All’interno delle prime due missioni, una quota consistente di fondi è stata riallocata dall’efficientamento energetico degli edifici al capitolo sulla mobilità sostenibile. In questo contesto, emerge un’attenzione particolare all’idrogeno: laddove il Governo Conte aveva previsto di investire 8,66 miliardi nella filiera delle rinnovabili, il Governo Draghi ne alloca solo 5,90, potenziando invece l’investimento sulle infrastrutture di rete e sulla mobilità locale sostenibile, e prevedendo, per l’appunto, 3,19 miliardi per l’idrogenizzazione del trasporto e dei settori hard-to-abate. Da ultimo, la componente d’investimento nella digitalizzazione, innovazione e sicurezza nella PA vede una riduzione della propria dotazione sia in termini relativi che assoluti.
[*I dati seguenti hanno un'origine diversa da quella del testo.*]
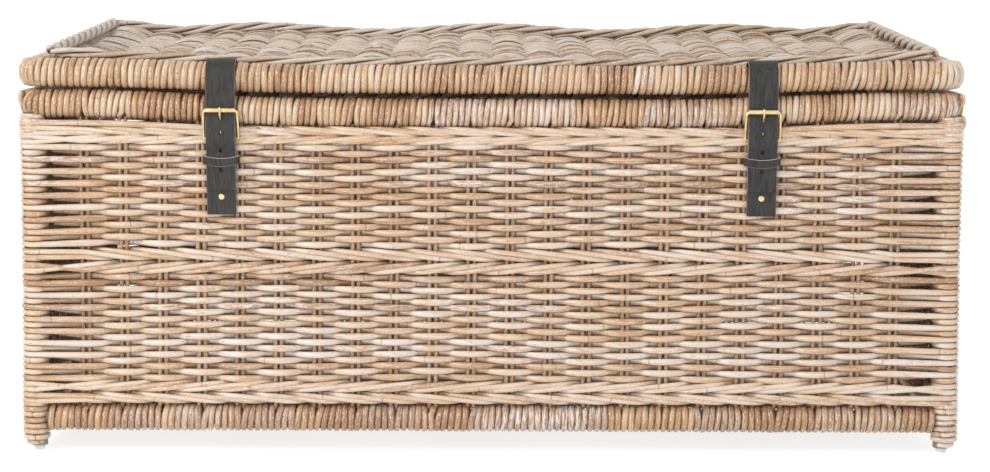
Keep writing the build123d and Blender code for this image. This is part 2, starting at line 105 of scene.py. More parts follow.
# the trunk grows wider by this share towards the foot, from this height down
FOOT_SPREAD = 0.0055
FOOT_SPREAD_TOP = 250.0
LID_STAKE_PITCH = 38.2
LID_FIRST_STAKE = -439.3
LID_ROW_PITCH = 4.5
BASE_STAKE_PITCH = 42.0
BASE_ROW_PITCH = 6.6
STRAP_T = 2.4
BASE_STRAP_T = 2.2
EYE_R = 2.9
STRAP_FLAT_Y = -250.6
BASE_STRAP_Y = -247.9


def smooth(t):
    t = np.clip(t, 0, 1)
    return t * t * (3 - 2 * t)


def sag_at(x, sag):
    """How far a front rail hangs below its ends at x."""
    return sag * smooth((SAG_OUTER - np.abs(x)) / (SAG_OUTER - SAG_INNER))


def back_border_z(x):
    """The back border's line: a slow wave between two raised ends."""
    end = smooth((np.abs(x) - 370) / 95)
    return BORDER_Z + 3.6 * np.cos(TAU * x / 285) * (1 - end) + 6.0 * end


# ---- strands: tubes of cane gathered into one mesh ----
class Cane:
    """Gathers strands of cane, then makes one mesh of them with their grain and tone."""

    def __init__(self):
        self.co, self.grain, self.look = [], [], []
        self.loops, self.starts = [], []
        self.n_co = 0
        self.n_loop = 0

    def _faces(self, index):
        """index is faces by corners, all with the same number of corners."""
        count, corners = index.shape
        self.loops.append(index.ravel())
        self.starts.append(self.n_loop + np.arange(count) * corners)
        self.n_loop += count * corners

    def strand(self, path, out, w, h, tone, wash=0.0, sides=7, blunt=0.8):
        """One strand: half width w across out, half thickness h along out."""
        path = np.asarray(path, float)
        n = len(path)
        step = np.gradient(path, axis=0)
        step /= np.linalg.norm(step, axis=1)[:, None] + 1e-9
        out = np.broadcast_to(np.asarray(out, float), path.shape)
        side = np.cross(step, out)
        side /= np.linalg.norm(side, axis=1)[:, None] + 1e-9
        up = np.cross(side, step)
        ends = np.ones(n)
        ends[0] = ends[-1] = blunt
        w = np.broadcast_to(np.asarray(w, float), n) * ends
        h = np.broadcast_to(np.asarray(h, float), n) * ends
        angle = np.arange(sides) * TAU / sides
        a = np.cos(angle)[None, :] * w[:, None]
        b = np.sin(angle)[None, :] * h[:, None]
        co = path[:, None, :] + side[:, None, :] * a[:, :, None] + up[:, None, :] * b[:, :, None]
        run = np.concatenate([[0], np.cumsum(np.linalg.norm(np.diff(path, axis=0), axis=1))])
        seed = rng.uniform(0, 900, 3)
        grain = np.empty((n, sides, 3))
        grain[:, :, 0] = run[:, None] + seed[0]
        grain[:, :, 1] = a + seed[1]
        grain[:, :, 2] = b + seed[2]
        look = np.empty((n, sides, 3))
        look[:, :, 0] = np.broadcast_to(np.asarray(tone, float), n)[:, None]
        look[:, :, 1] = np.broadcast_to(np.asarray(wash, float), n)[:, None]
        # third channel: the strand's outer or inner side, used for the painted shade on the inner side
        look[:, :, 2] = np.sin(angle)[None, :]
        self.co.append(co.reshape(-1, 3))
        self.grain.append(grain.reshape(-1, 3))
        self.look.append(look.reshape(-1, 3))
        i = np.arange(n - 1)[:, None] * sides
        j = np.arange(sides)[None, :]
        k = (j + 1) % sides
        quads = np.stack([i + j, i + sides + j, i + sides + k, i + k], axis=-1).reshape(-1, 4)
        self._faces(quads + self.n_co)
        self._faces((j + self.n_co).astype(int))
        self._faces(j[:, ::-1] + self.n_co + (n - 1) * sides)
        self.n_co += n * sides

    def build(self, name, body, slot, material, replaces):
        co = np.concatenate(self.co)
        if body == "trunk":
            co[:, 0] *= 1 + FOOT_SPREAD * smooth((FOOT_SPREAD_TOP - co[:, 2]) / FOOT_SPREAD_TOP)
        co /= 1000
        loops = np.concatenate(self.loops)
        starts = np.concatenate(self.starts)
        mesh = bpy.data.meshes.new(name)
        mesh.vertices.add(len(co))
        mesh.vertices.foreach_set("co", co.astype(np.float32).ravel())
        mesh.loops.add(len(loops))
        mesh.loops.foreach_set("vertex_index", loops.astype(np.int32))
        mesh.polygons.add(len(starts))
        mesh.polygons.foreach_set("loop_start", starts.astype(np.int32))
        mesh.update(calc_edges=True)
        mesh.shade_smooth()
        for label, values in (("grain", self.grain), ("look", self.look)):
            attribute = mesh.attributes.new(label, "FLOAT_VECTOR", "POINT")
            attribute.data.foreach_set("vector", np.concatenate(values).astype(np.float32).ravel())
        mesh.materials.append(material)
        piece = bpy.data.objects.new(name, mesh)
        bpy.context.scene.collection.objects.link(piece)
        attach(piece, body)
        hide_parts(*replaces)
        return piece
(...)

Agli investimenti su questi sei assi principali si affiancano alcune riforme strutturali, vera e significativa novità rispetto al piano delineato dal Governo Conte. Ad essere interessate saranno la Pubblica Amministrazione e la giustizia civile e penale, ma il Piano prevede altresì una serie di riforme chiamate “abilitanti”, misure di semplificazione legislativa e di promozione della concorrenza. Queste riforme, chieste con particolare energia da Bruxelles a titolo di contropartita e accompagnamento del finanziamento offerto nel quadro del PNRR, non rappresentano nulla di inedito.
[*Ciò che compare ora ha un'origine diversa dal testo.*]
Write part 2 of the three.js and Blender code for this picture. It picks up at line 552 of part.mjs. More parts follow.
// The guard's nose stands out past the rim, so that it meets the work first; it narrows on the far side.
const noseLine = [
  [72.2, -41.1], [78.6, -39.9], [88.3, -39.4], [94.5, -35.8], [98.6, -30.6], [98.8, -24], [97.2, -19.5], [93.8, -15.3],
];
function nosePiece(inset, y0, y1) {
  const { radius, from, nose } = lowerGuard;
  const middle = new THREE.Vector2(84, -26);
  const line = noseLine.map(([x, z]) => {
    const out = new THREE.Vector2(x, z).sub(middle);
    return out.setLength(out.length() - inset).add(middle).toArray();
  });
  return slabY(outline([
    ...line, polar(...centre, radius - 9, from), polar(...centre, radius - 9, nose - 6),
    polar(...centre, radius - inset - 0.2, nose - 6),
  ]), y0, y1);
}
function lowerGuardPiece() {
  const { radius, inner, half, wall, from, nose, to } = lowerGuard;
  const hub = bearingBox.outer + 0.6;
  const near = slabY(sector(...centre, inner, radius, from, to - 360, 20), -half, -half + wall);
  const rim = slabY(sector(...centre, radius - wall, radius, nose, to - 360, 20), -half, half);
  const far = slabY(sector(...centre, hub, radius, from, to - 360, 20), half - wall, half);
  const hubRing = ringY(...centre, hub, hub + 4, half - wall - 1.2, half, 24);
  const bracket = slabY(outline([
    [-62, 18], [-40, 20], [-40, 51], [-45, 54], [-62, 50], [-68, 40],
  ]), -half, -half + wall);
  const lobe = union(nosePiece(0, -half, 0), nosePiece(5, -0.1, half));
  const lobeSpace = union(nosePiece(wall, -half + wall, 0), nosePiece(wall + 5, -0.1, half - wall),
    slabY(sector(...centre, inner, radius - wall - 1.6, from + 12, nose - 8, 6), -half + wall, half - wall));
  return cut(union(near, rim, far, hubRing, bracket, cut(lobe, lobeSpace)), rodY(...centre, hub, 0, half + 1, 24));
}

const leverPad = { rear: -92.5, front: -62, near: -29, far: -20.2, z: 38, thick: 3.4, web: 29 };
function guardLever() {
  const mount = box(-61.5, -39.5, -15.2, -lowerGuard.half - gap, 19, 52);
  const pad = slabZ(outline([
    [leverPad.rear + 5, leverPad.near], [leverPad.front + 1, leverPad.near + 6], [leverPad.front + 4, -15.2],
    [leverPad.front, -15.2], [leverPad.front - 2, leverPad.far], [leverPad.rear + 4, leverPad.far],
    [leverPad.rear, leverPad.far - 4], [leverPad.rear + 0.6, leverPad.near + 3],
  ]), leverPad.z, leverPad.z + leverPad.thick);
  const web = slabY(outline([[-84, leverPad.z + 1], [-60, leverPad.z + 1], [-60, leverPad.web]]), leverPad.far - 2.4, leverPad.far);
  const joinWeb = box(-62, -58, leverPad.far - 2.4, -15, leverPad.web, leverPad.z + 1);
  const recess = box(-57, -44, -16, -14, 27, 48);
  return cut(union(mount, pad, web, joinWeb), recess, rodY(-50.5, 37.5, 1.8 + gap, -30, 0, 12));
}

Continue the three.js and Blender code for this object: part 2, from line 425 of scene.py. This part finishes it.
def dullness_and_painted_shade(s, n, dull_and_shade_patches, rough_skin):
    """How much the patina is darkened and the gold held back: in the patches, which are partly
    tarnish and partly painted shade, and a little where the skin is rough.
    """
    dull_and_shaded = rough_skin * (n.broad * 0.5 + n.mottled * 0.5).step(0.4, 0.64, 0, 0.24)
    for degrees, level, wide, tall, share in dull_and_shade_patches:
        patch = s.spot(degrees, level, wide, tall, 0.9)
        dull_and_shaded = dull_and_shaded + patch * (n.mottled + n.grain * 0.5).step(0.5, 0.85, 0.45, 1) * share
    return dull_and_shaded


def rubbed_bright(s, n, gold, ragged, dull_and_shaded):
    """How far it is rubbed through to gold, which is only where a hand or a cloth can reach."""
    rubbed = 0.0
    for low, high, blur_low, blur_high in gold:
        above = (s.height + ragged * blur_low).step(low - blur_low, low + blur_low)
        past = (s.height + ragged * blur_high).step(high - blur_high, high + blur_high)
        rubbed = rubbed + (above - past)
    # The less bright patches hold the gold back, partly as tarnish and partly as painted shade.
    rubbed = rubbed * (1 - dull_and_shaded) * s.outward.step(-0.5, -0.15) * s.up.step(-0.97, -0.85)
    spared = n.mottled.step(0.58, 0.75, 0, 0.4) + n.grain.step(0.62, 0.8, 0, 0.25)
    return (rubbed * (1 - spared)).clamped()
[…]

Con una non piccola dose di autocritica nei confronti delle politiche pubbliche che hanno improntato i due decenni passati, il testo riconosce quanto il mancato ricambio negli uffici pubblici abbia impedito significativamente l’azione dell’amministrazione centrale e degli enti locali, sia per via del sempre minor numero di dipendenti pubblici, sia per l’appalesarsi di sempre più significativi vincoli anagrafici e formativi. A questa lettura non segue però un piano di assunzioni nel pubblico, ma si prevede invece una riforma della PA che va a toccare le forme di accesso al pubblico impiego (rivedendo la disciplina concorsuale) e prevedendo la possibilità – inedita e preoccupante – di concludere contratti a tempo determinato per sostenere sforzi temporanei delle varie amministrazioni, come con l’attuazione del PNRR stesso. Quanto alla promozione della concorrenza, il Governo prevede l’adozione annuale di una legge per il mercato e la concorrenza, auspicando la riduzione o rimozione di barriere all’entrata nei vari mercati e favorendo la deregolamentazione di determinati settori. Particolare rilievo assume, in questo contesto, la revisione della disciplina dell’ in-house providing dei servizi pubblici: l’intento dell’Esecutivo è quello di limitare il ricorso a fornitori di servizi internamente alle amministrazioni stesse, chiedendo conto in modo stringente delle ragioni per cui si è preferito non ricorrere al mercato, con particolare attenzione al settore del trasporto pubblico locale.
Il Piano è stato accolto con toni messianici. In questo gran disegno si vede il futuro del Paese, liberato da molti dei suoi limiti strutturali e, perché no, antropologici, chiave per modernizzare l’Italia. Dietro ai colori pastello delle infografiche, però, questa modernizzazione ha qualcosa di stantio. La dimensione del Piano è certamente significativa – anche se stiamo ragionando sui lordi dei trasferimenti europei e su di un orizzonte di sei anni, quindi di circa 36 miliardi all’anno – e prevede risorse fresche per un Paese in cui gli investimenti pubblici sono da anni alla canna del gas. Tuttavia, a questa benvenuta iniezione di risorse non si accompagna un rinnovamento del modo in cui viene pensata la politica economica. Tutto l’impianto del Piano è volto a potenziare l’efficienza dal lato dell’offerta, a snellire, sburocratizzare, razionalizzare la presenza pubblica nei mercati, a favorire la concorrenza e la gestione privata dei servizi pubblici.
La pianificazione in Italia ha una storia gloriosa. È con i piani che il nostro Paese ha potuto risollevarsi nel Dopoguerra e agganciare una traiettoria di sviluppo economico, ma soprattutto sociale e umano. Non rinchiusi in un recinto economicistico o di contabilità pubblica, la portata di quei disegni si trovava nella capacità di tenere insieme il ruolo democratico delle Università, la presenza pubblica diretta nei settori strategici e nel credito, l’iniziativa privata nella società e nell’impegno produttivo. Tra i tanti programmi e progetti del Piano vi sono ottime idee così come alcune criticità, come abbiamo avuto modo di rilevare. Manca tuttavia di un disegno organico e sconta la difficoltà – ormai trentennale – di elaborare un modello di sviluppo originale per il nostro Paese, che non sia una copia non mediata e meditata di quanto fanno i tedeschi, i francesi o gli americani. A queste domande l’esercizio del Piano avrebbe potuto forse iniziare a dare risposte.